Ans: Material science will become one of the most important competitive differentiators in renewable infrastructure over the next decade.

Advanced coated steel solutions such as Galvalume AZ150 to AZ200 significantly improve corrosion resistance, structural durability, and long-term operational reliability. In utility-scale solar projects, mounting structures are exposed continuously to moisture, salinity, temperature variation, dust, and environmental stress. Over time, material degradation directly impacts maintenance costs, structural integrity, and project efficiency.

Higher coating specifications substantially improve lifecycle performance, especially in coastal and high-humidity environments where corrosion risk is significantly higher. This is not just a technical advantage. It is an economic advantage over the lifecycle of the asset.

The industry is gradually moving away from a lowest-cost procurement mindset toward a total lifecycle value mindset. Developers increasingly understand that small improvements in material quality today can prevent major operational and maintenance costs over decades.

As India scales renewable deployment aggressively, the industry will need to think beyond installation targets and focus equally on building infrastructure that can endure. The next phase of renewable growth will be defined not only by megawatts added, but by the quality and longevity of the assets supporting them.

Que: Enlight Metals is leveraging a contract manufacturing model across hubs like Pune, Raipur, and Faridabad. What advantages does this model offer in terms of scalability, cost, and delivery timelines?

Ans: Distributed manufacturing is becoming strategically critical for large-scale infrastructure industries.

Traditional manufacturing models were built around centralised production capacity. But renewable energy projects require speed, regional responsiveness, and supply chain flexibility. A distributed contract manufacturing network allows us to position production closer to demand centres and infrastructure corridors, which dramatically improves execution efficiency.

By operating across hubs such as Pune, Raipur, and Faridabad, we can reduce freight inefficiencies, shorten lead times, improve delivery predictability, and scale capacity dynamically based on project requirements.

This model also allows us to grow intelligently without locking ourselves into heavy fixed-cost infrastructure expansion.
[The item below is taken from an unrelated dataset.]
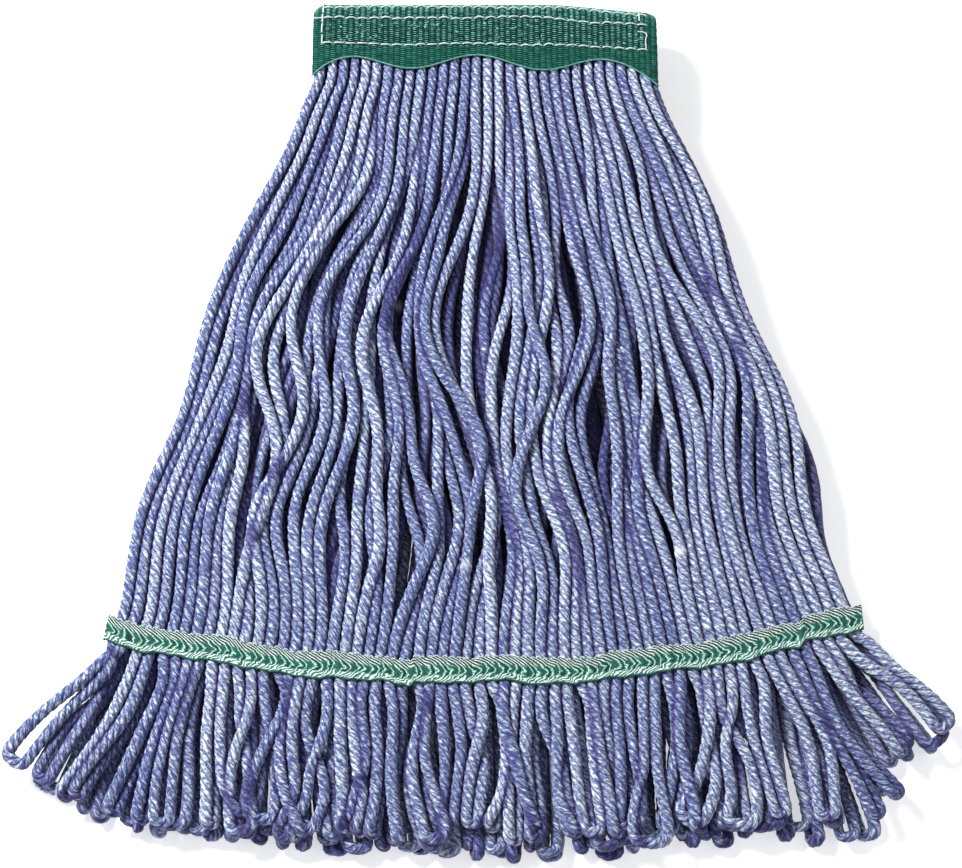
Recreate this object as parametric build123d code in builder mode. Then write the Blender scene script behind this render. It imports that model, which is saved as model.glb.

We can focus capital and resources on technology, quality systems, supply chain visibility, and operational coordination while leveraging specialised manufacturing ecosystems regionally.

We believe manufacturing itself is evolving from isolated factories into connected industrial networks. In the future, competitive advantage will come from orchestration capability, execution intelligence, and ecosystem efficiency rather than simply production ownership.

That transition is already underway.

Que: India has set ambitious renewable energy targets. How do solar mounting structures contribute to improving project efficiency and long-term asset performance?

Ans: Solar mounting structures are often underestimated within the renewable ecosystem, but they are foundational to the long-term reliability and efficiency of solar assets.

The structural system influences module stability, wind resistance, load distribution, installation precision, maintenance accessibility, and overall operational resilience. Even small structural inefficiencies can create long-term performance implications over a project lifecycle spanning decades.

As projects become larger and geographically more diverse, structural engineering will become increasingly important. Renewable infrastructure cannot be approached with a short-term mindset focused only on deployment speed. It must be engineered for durability, environmental exposure, and long-term operational stability.

India’s renewable ambitions require infrastructure that is not only scalable, but resilient enough to support decades of energy generation with minimal operational disruption.

In many ways, mounting structures represent the invisible infrastructure behind the clean energy transition. They may not receive the same attention as modules or storage technologies, but they play a critical role in determining how efficiently and reliably solar assets perform over time.

Que: What structural shifts do you anticipate in the renewable energy supply chain as India accelerates toward its clean energy goals?

Ans: India’s renewable supply chain is moving toward consolidation, digitisation, and strategic resilience.

Over the next decade, the sector will shift away from fragmented sourcing ecosystems toward integrated industrial networks built around visibility, reliability, and execution speed. Developers will increasingly prioritise partners capable of delivering end-to-end coordination across procurement, manufacturing, logistics, quality control, and project timelines.

We also expect stronger emphasis on domestic manufacturing capabilities and supply chain localisation. Global disruptions over the last few years exposed the vulnerability of overdependence on fragmented international sourcing ecosystems. India now has a significant opportunity to build self-reliant renewable infrastructure supply chains with global competitiveness.

Technology and AI will become major differentiators in this transition. Predictive demand planning, intelligent inventory movement, automated coordination systems, and real-time supply chain visibility will fundamentally change how industrial ecosystems operate.

The renewable sector is entering an era where execution capability will matter as much as generation capacity. The companies that can combine manufacturing strength with operational intelligence will define the next phase of industry leadership.

Que: What will be the key growth drivers for Enlight Metals over the next 3–5 years?

Ans: Our growth strategy is centred around one core belief: industrial supply chains are becoming technology businesses.

Over the next three to five years, India will witness simultaneous expansion across infrastructure, renewable energy, manufacturing, and industrial digitisation. We see Enlight Metals positioned at the convergence of all four trends.

One major growth driver will be renewable infrastructure and engineered structural systems, particularly as India accelerates utility-scale solar deployment. Another will be the transformation of industrial procurement and manufacturing coordination through AI-driven operational systems.

We are also focused on building a distributed manufacturing and supply chain ecosystem that combines regional execution capability with centralised intelligence and visibility. We believe this model will become increasingly important as industries prioritise speed, resilience, and execution certainty.

More broadly, we see a structural shift taking place in India’s industrial economy. Traditional industries are moving from fragmented and relationship-driven operations toward organised, data-led, technology-enabled ecosystems.

Our ambition is not simply to participate in that transition. It is to help build the infrastructure layer enabling it.